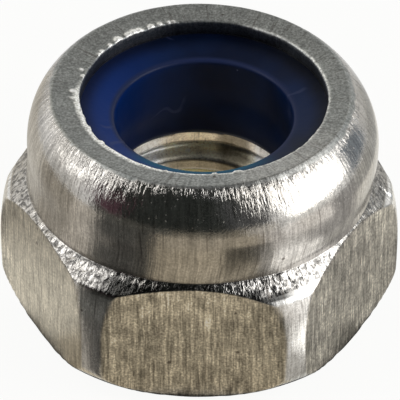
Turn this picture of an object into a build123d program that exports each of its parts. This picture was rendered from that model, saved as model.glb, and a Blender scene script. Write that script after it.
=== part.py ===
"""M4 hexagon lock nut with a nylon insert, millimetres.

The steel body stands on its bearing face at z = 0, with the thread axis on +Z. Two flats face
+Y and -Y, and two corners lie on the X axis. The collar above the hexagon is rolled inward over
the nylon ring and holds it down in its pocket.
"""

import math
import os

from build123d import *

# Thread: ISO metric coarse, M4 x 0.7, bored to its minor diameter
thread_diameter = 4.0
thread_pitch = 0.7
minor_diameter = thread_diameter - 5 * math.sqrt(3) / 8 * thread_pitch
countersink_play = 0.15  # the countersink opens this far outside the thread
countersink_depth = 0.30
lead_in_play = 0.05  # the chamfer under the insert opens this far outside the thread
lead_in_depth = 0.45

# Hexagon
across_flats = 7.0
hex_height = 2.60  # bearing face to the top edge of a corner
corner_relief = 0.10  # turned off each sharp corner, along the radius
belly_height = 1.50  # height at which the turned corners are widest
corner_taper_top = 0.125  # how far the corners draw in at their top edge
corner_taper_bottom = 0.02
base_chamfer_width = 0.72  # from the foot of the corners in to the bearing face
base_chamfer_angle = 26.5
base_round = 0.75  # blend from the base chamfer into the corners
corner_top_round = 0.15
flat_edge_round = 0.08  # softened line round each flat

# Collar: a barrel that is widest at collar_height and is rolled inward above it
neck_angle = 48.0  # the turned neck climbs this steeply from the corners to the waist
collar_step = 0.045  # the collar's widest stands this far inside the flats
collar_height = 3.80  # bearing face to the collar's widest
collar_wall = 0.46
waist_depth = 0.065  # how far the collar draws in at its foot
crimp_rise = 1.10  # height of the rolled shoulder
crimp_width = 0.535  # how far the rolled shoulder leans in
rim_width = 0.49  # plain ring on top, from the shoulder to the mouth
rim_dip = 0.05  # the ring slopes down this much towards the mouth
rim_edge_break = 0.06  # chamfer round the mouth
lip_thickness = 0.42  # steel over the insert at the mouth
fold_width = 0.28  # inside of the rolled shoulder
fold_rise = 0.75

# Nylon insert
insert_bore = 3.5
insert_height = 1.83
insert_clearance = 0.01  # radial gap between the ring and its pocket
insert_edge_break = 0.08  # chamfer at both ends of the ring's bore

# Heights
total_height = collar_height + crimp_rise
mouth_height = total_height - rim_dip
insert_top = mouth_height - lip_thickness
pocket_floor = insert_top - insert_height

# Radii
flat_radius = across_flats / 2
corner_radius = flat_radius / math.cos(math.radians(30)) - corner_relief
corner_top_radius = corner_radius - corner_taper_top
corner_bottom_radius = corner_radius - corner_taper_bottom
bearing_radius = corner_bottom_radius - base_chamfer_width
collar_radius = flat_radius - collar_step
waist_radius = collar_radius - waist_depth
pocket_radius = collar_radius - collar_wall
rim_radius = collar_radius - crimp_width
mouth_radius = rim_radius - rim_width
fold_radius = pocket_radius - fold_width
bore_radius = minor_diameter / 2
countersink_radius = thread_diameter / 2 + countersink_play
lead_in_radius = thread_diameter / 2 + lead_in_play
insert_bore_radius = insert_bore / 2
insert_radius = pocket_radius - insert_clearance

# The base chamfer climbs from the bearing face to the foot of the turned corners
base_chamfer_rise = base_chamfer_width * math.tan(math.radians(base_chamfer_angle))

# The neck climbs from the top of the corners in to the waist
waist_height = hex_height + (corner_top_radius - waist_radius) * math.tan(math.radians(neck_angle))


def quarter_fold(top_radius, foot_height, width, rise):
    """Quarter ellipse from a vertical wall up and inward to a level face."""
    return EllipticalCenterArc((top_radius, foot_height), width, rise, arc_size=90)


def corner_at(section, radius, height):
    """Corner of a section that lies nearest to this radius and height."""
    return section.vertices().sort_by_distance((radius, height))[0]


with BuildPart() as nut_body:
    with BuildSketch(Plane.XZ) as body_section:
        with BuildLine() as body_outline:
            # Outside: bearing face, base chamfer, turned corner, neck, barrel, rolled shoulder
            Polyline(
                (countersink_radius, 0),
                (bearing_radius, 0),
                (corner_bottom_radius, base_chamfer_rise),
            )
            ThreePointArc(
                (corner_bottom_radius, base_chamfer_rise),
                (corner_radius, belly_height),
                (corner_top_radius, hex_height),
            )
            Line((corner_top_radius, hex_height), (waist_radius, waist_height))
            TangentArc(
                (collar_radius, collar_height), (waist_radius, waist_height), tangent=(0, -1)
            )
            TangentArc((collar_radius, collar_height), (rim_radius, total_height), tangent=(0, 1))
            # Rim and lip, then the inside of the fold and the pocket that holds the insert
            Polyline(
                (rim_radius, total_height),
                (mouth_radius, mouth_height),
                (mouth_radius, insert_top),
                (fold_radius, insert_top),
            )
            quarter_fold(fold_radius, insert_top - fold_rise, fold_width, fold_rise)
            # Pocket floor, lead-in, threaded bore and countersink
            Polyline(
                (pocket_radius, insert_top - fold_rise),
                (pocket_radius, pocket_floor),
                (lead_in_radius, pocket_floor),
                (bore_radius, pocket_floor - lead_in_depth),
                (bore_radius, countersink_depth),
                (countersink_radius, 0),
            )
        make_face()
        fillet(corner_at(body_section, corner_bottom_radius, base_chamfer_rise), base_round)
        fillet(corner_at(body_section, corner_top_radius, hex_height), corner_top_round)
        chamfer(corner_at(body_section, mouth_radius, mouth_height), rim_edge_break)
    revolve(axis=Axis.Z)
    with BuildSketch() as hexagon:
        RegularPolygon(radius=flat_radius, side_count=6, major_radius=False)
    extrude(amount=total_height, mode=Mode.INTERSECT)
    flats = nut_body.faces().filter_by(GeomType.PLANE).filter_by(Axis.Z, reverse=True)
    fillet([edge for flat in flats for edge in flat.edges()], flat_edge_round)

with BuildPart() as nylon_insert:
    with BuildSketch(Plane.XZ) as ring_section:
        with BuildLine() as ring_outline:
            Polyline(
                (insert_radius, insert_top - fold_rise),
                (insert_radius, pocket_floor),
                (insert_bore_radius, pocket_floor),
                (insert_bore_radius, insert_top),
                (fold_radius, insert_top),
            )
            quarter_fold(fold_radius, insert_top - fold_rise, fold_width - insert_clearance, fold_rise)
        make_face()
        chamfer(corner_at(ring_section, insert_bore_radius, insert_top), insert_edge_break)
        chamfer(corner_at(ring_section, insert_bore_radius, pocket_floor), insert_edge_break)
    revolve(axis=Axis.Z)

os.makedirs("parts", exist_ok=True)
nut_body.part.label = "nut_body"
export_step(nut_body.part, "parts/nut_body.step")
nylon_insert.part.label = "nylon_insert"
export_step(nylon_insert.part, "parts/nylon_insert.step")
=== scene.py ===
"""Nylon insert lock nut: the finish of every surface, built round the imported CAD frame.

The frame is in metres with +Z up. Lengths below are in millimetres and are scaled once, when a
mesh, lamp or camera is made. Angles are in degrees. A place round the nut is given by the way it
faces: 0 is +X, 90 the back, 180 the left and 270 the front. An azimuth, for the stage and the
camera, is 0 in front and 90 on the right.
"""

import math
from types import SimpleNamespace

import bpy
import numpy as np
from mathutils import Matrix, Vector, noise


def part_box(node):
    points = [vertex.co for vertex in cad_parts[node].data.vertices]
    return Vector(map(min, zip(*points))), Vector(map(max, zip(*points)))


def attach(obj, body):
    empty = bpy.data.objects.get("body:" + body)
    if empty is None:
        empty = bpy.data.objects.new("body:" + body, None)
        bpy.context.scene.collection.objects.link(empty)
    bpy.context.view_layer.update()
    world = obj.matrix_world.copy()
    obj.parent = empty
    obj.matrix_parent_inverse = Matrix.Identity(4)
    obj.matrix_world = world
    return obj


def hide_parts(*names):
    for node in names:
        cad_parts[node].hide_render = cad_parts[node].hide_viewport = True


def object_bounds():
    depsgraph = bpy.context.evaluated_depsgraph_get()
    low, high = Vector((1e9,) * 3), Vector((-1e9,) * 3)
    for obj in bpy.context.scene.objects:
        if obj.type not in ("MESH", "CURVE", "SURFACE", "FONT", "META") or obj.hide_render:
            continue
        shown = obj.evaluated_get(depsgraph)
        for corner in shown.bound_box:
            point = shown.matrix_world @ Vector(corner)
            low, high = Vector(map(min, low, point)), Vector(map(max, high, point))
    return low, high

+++

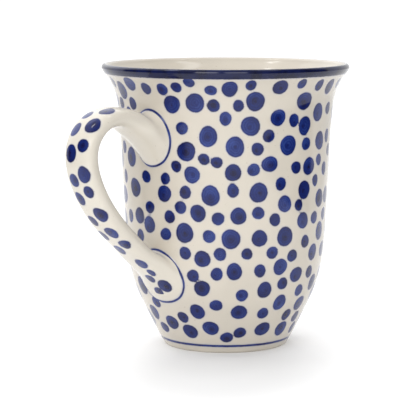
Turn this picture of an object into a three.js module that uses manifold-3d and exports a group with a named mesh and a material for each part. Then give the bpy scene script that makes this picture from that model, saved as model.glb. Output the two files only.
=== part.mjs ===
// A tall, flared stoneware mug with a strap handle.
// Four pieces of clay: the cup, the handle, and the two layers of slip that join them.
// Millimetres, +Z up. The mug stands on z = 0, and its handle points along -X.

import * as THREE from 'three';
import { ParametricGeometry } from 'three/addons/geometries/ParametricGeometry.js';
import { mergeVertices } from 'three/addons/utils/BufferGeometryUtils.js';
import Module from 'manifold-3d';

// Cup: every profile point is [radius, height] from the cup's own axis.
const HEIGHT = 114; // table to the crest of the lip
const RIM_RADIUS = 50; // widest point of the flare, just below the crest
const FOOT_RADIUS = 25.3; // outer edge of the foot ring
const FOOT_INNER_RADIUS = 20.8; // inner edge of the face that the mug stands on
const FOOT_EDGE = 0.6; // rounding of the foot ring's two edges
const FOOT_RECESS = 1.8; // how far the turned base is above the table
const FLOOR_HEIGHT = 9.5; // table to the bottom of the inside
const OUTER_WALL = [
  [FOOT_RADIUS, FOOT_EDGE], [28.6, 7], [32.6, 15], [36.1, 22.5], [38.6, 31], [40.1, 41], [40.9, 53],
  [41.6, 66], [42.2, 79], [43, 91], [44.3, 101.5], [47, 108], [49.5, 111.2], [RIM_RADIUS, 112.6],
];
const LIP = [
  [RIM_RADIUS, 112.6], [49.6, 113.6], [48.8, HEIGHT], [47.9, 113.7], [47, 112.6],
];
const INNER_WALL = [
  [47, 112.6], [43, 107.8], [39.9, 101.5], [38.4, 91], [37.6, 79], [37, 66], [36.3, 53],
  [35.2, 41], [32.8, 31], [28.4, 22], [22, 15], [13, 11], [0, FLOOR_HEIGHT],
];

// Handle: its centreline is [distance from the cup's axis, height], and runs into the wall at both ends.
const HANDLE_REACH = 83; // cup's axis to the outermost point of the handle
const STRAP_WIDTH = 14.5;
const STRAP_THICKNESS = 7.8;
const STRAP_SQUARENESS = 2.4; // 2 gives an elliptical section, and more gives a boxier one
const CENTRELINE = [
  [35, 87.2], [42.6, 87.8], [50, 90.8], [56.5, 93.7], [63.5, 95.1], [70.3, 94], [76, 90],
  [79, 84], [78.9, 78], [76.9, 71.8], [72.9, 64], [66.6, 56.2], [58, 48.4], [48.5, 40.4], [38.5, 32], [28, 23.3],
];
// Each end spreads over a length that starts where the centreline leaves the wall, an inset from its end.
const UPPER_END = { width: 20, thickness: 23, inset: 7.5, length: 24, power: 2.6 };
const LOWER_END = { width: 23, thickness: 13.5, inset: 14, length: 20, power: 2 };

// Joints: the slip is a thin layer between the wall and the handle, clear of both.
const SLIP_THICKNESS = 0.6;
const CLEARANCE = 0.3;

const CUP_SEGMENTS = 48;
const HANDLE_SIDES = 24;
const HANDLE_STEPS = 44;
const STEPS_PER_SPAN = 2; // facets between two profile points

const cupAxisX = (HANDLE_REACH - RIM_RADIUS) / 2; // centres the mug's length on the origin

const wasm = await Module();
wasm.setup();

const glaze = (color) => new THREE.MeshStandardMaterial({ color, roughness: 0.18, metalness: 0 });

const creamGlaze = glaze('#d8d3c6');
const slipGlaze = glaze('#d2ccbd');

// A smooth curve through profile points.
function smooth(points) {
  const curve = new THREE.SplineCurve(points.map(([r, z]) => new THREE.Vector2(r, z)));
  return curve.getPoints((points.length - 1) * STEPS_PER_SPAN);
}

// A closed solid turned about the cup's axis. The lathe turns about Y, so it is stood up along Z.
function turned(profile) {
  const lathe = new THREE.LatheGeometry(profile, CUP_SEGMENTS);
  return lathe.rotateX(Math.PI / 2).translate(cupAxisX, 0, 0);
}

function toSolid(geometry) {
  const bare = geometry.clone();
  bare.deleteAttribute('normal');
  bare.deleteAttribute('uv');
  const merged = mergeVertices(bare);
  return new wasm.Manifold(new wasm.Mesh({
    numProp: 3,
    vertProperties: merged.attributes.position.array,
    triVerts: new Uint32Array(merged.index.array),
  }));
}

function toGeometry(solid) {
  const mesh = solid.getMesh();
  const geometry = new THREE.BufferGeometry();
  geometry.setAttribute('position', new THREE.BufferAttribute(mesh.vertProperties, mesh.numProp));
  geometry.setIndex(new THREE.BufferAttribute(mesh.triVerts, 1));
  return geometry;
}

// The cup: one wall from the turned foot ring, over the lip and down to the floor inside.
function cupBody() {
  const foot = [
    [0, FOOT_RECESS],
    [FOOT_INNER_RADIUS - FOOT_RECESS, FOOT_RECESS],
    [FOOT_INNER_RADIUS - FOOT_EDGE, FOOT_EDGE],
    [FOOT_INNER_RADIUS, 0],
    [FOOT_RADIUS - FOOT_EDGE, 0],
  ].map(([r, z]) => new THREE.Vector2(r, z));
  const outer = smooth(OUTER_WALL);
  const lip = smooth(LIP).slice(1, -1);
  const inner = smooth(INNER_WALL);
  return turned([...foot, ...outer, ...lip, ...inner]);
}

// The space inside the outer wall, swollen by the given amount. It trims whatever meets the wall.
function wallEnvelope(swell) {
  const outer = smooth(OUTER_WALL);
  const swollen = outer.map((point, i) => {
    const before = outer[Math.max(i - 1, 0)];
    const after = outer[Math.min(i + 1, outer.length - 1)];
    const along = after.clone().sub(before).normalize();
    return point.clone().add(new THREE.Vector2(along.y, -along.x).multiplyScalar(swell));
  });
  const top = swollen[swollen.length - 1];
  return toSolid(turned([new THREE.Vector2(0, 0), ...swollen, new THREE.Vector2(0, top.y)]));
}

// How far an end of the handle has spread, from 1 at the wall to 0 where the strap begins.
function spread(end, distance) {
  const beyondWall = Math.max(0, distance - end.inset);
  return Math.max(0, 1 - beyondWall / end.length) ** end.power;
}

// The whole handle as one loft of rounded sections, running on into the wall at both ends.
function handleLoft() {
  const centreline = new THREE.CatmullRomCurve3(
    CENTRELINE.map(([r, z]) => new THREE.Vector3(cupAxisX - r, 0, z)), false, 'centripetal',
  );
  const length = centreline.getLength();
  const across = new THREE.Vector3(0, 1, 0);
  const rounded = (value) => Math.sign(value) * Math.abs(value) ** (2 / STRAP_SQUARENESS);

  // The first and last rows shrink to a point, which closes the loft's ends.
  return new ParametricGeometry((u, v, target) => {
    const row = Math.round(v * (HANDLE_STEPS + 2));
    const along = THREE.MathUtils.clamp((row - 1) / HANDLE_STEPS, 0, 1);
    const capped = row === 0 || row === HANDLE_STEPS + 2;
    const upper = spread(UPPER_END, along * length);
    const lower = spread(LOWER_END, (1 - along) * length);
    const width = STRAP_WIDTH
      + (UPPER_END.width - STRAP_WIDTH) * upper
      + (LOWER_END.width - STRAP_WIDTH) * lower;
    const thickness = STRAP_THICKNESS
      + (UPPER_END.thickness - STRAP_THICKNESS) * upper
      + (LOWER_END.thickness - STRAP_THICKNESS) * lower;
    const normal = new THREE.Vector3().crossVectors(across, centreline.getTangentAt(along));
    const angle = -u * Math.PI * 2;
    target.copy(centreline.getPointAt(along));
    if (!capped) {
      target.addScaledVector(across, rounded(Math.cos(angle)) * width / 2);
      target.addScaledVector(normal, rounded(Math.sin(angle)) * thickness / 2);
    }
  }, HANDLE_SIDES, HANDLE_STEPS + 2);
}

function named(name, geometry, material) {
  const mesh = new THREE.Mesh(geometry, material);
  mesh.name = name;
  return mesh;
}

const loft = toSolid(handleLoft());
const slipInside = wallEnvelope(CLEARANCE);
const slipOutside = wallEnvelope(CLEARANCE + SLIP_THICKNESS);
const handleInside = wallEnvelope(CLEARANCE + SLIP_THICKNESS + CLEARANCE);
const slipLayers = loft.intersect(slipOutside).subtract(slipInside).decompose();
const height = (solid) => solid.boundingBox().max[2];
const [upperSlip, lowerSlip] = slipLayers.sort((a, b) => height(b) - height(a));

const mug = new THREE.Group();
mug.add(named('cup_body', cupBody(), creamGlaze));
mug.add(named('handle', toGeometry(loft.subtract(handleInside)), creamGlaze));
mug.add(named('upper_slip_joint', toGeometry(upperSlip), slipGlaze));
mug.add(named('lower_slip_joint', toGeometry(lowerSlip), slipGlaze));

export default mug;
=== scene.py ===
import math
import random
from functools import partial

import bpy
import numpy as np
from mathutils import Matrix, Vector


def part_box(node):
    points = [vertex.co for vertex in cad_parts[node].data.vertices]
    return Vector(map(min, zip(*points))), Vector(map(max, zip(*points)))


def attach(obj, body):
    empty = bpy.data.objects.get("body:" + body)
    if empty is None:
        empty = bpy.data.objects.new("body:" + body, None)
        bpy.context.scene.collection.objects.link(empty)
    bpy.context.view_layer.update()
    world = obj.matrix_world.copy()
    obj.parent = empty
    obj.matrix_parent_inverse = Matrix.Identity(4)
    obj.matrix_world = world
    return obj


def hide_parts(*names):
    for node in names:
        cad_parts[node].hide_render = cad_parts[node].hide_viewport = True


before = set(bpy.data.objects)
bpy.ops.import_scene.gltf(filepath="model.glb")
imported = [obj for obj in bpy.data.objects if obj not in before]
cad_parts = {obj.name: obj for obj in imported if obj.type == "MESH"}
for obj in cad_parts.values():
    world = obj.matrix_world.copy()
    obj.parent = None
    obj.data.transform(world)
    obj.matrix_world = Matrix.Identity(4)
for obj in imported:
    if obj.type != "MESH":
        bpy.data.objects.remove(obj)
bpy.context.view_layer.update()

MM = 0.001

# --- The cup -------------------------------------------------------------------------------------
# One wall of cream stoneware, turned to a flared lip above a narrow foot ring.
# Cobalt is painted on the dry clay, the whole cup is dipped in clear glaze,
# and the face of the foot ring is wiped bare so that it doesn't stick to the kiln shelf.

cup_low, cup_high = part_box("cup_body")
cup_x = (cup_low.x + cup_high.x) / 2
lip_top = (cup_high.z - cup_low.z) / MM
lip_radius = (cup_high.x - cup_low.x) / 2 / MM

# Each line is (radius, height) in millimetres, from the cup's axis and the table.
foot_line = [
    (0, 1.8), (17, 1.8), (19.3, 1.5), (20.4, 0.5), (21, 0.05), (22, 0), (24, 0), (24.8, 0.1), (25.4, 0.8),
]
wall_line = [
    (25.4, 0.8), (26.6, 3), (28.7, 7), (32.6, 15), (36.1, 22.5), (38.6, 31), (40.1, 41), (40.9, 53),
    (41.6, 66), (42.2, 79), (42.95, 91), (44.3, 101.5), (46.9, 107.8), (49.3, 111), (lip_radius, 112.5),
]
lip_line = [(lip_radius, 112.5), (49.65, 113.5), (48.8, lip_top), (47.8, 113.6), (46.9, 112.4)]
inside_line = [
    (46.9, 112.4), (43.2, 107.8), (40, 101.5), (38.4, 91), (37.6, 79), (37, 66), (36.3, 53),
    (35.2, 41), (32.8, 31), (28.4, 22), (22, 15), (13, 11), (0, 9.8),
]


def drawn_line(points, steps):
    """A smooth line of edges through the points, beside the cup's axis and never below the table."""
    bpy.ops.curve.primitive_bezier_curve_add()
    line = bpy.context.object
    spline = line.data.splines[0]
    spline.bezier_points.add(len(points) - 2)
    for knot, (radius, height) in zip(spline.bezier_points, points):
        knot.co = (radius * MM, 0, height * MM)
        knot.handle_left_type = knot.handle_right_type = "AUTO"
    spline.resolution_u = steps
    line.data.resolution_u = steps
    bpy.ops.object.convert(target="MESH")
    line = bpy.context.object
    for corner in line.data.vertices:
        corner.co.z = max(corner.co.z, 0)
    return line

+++

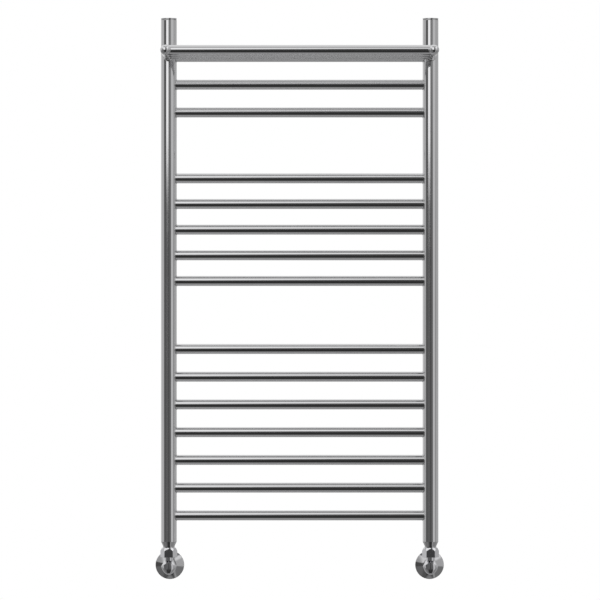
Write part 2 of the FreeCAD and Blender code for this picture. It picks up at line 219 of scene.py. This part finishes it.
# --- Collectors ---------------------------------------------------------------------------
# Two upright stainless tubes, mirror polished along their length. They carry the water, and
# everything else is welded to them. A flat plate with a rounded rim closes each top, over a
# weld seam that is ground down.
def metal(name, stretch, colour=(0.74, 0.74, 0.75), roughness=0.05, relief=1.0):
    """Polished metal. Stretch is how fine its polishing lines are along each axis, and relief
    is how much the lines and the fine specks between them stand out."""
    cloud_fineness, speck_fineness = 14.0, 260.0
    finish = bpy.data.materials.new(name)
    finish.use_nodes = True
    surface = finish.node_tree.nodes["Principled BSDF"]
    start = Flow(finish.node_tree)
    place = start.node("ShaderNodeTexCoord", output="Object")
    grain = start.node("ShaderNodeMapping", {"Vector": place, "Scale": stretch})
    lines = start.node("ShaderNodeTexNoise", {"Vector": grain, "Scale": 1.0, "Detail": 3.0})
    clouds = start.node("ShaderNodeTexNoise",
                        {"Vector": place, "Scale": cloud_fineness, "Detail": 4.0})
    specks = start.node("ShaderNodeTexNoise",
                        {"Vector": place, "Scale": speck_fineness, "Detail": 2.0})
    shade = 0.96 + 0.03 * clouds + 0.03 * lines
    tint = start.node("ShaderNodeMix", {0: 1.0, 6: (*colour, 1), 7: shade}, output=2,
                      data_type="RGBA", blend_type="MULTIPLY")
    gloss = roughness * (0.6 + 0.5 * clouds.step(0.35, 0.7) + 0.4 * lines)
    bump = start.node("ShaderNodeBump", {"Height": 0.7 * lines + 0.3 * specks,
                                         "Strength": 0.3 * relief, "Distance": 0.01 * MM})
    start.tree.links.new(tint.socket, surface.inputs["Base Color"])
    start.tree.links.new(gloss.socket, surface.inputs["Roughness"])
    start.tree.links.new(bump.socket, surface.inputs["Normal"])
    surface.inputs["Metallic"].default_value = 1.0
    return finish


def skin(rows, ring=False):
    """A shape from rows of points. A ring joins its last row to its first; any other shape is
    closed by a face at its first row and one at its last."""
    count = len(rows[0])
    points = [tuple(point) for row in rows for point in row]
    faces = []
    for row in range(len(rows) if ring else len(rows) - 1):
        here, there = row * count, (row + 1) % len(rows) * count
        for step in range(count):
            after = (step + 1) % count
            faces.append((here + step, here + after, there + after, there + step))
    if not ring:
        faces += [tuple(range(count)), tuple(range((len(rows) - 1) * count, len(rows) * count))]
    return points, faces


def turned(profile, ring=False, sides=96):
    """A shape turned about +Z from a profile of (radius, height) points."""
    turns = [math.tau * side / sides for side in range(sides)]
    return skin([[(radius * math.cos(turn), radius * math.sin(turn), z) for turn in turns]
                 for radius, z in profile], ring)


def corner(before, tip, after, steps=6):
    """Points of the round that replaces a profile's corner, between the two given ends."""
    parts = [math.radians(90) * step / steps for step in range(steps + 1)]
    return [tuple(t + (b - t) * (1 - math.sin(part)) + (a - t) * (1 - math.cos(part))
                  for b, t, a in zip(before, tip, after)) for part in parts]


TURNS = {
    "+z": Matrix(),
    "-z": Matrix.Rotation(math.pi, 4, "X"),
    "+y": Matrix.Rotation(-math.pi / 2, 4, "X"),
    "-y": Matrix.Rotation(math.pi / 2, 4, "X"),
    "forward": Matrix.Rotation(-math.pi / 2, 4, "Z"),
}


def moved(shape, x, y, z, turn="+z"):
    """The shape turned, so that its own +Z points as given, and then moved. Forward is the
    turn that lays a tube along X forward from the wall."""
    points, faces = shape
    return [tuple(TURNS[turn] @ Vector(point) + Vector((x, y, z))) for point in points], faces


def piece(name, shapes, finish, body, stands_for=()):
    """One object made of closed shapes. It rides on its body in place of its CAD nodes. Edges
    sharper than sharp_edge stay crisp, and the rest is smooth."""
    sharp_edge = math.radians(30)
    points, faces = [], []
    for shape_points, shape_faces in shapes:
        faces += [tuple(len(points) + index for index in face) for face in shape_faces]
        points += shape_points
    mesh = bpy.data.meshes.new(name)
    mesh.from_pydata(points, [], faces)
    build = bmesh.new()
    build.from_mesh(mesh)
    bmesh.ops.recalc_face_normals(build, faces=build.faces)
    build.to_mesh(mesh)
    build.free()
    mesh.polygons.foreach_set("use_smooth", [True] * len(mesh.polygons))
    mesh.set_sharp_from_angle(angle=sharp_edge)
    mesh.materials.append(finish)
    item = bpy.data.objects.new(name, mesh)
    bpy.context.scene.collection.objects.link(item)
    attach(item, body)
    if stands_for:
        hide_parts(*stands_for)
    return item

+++

- Short task: Repeat these lines exactly and nothing more: the one containing "Turn this picture of an object into a build123d", the one containing "fold_rise = 0.75", and all the lines between.

- Response to this exercise:
Turn this picture of an object into a build123d program that exports each of its parts. This picture was rendered from that model, saved as model.glb, and a Blender scene script. Write that script after it.
=== part.py ===
"""M4 hexagon lock nut with a nylon insert, millimetres.

The steel body stands on its bearing face at z = 0, with the thread axis on +Z. Two flats face
+Y and -Y, and two corners lie on the X axis. The collar above the hexagon is rolled inward over
the nylon ring and holds it down in its pocket.
"""

import math
import os

from build123d import *

# Thread: ISO metric coarse, M4 x 0.7, bored to its minor diameter
thread_diameter = 4.0
thread_pitch = 0.7
minor_diameter = thread_diameter - 5 * math.sqrt(3) / 8 * thread_pitch
countersink_play = 0.15  # the countersink opens this far outside the thread
countersink_depth = 0.30
lead_in_play = 0.05  # the chamfer under the insert opens this far outside the thread
lead_in_depth = 0.45

# Hexagon
across_flats = 7.0
hex_height = 2.60  # bearing face to the top edge of a corner
corner_relief = 0.10  # turned off each sharp corner, along the radius
belly_height = 1.50  # height at which the turned corners are widest
corner_taper_top = 0.125  # how far the corners draw in at their top edge
corner_taper_bottom = 0.02
base_chamfer_width = 0.72  # from the foot of the corners in to the bearing face
base_chamfer_angle = 26.5
base_round = 0.75  # blend from the base chamfer into the corners
corner_top_round = 0.15
flat_edge_round = 0.08  # softened line round each flat

# Collar: a barrel that is widest at collar_height and is rolled inward above it
neck_angle = 48.0  # the turned neck climbs this steeply from the corners to the waist
collar_step = 0.045  # the collar's widest stands this far inside the flats
collar_height = 3.80  # bearing face to the collar's widest
collar_wall = 0.46
waist_depth = 0.065  # how far the collar draws in at its foot
crimp_rise = 1.10  # height of the rolled shoulder
crimp_width = 0.535  # how far the rolled shoulder leans in
rim_width = 0.49  # plain ring on top, from the shoulder to the mouth
rim_dip = 0.05  # the ring slopes down this much towards the mouth
rim_edge_break = 0.06  # chamfer round the mouth
lip_thickness = 0.42  # steel over the insert at the mouth
fold_width = 0.28  # inside of the rolled shoulder
fold_rise = 0.75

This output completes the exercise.